Re: Decision Tree Model Not Visible

Hi,

hgwelec wrote:

Ok found out what happened : The Model gets consumed (?) in the first operator of cross validation. However if i save the model first and then read it at the end of the process chain, the decision tree shows fine :


you are right in that a decision tree is shown but its probably not the decision tree you want to look at. The thing is, that the [tt]XValidation[/tt] is a kind of loop that repeatedly learns a model (by applying the [tt]DecisionTree[/tt] learner) on a portion of the data and tests its performance on the complementary portion of the data where the actual chosen portion differs from iteration to iteration. Hence, if you save the model inside the [tt]XValidation[/tt] operator you always save a model which is learned only on a portion of the data.
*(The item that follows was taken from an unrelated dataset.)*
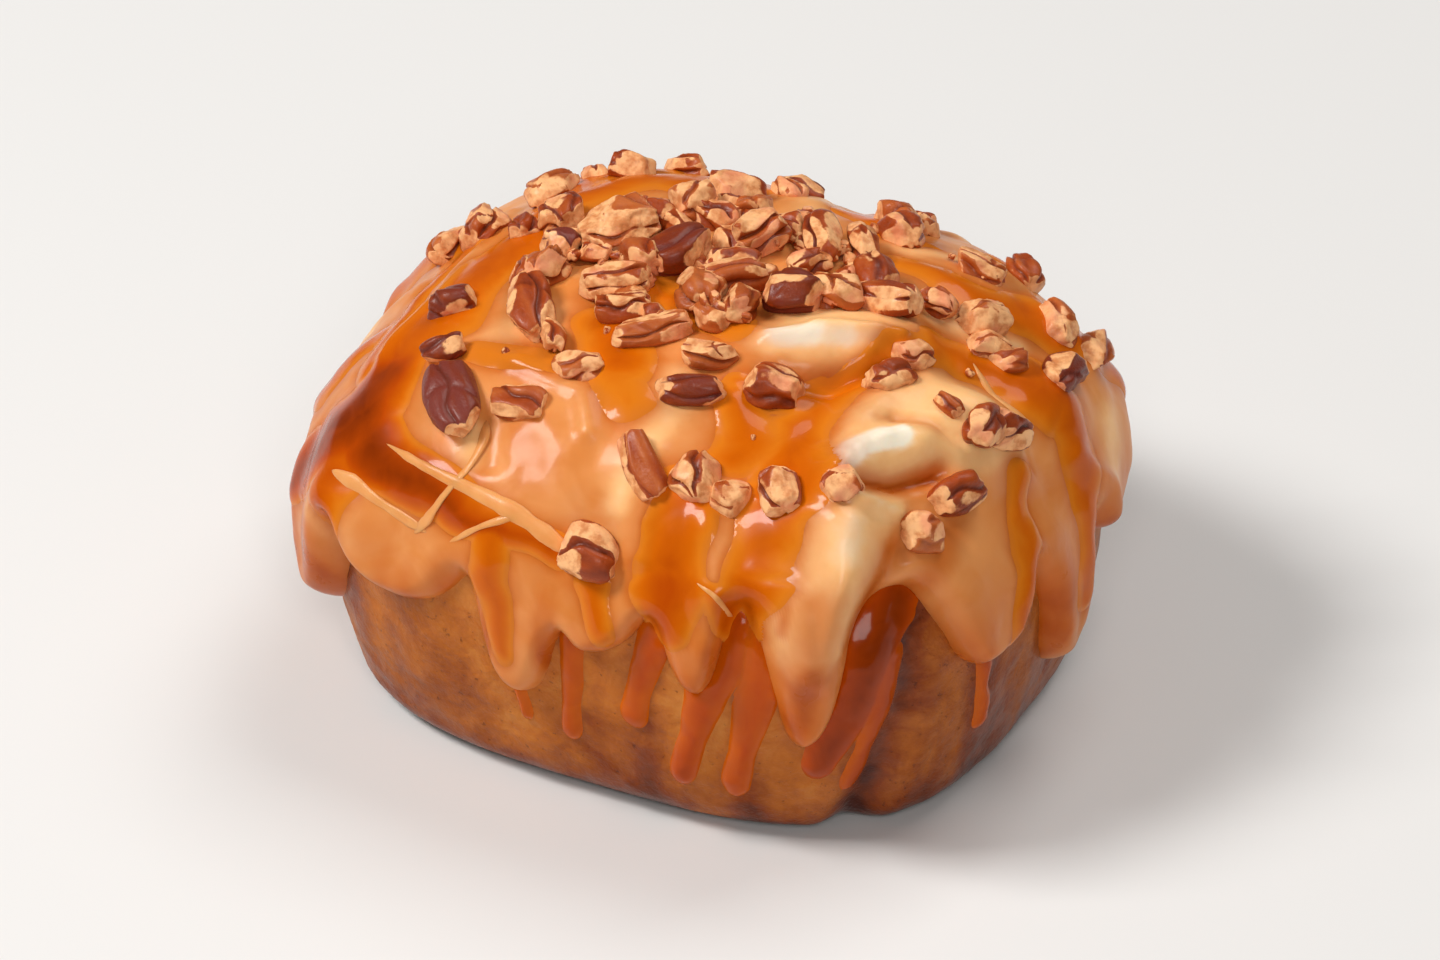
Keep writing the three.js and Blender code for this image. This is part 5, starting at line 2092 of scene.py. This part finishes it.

Hence, if you want to learn the complete model in addition to the determination of the learning performance you may simply turn on the parameter [tt]learn_complete_model[/tt] in the parameters of the [tt]XValidation[/tt] operator which will then apply the learner once more on the complete set and finally output the resulting model. If you compare the resulting model to the model you wrote out during the cross validation, you will probably observe a difference between them.

Regards,
Tobias

Regular Contributor

Re: Decision Tree Model Not Visible

Hello Tobias,


First, thanks for your reply. After some experimentation i found out about the learn_complete_model option, right after i sent my first reply in the spirit of "we share our knowledge with the community"  Smiley Happy

Your reply puts things in order....Thanks again!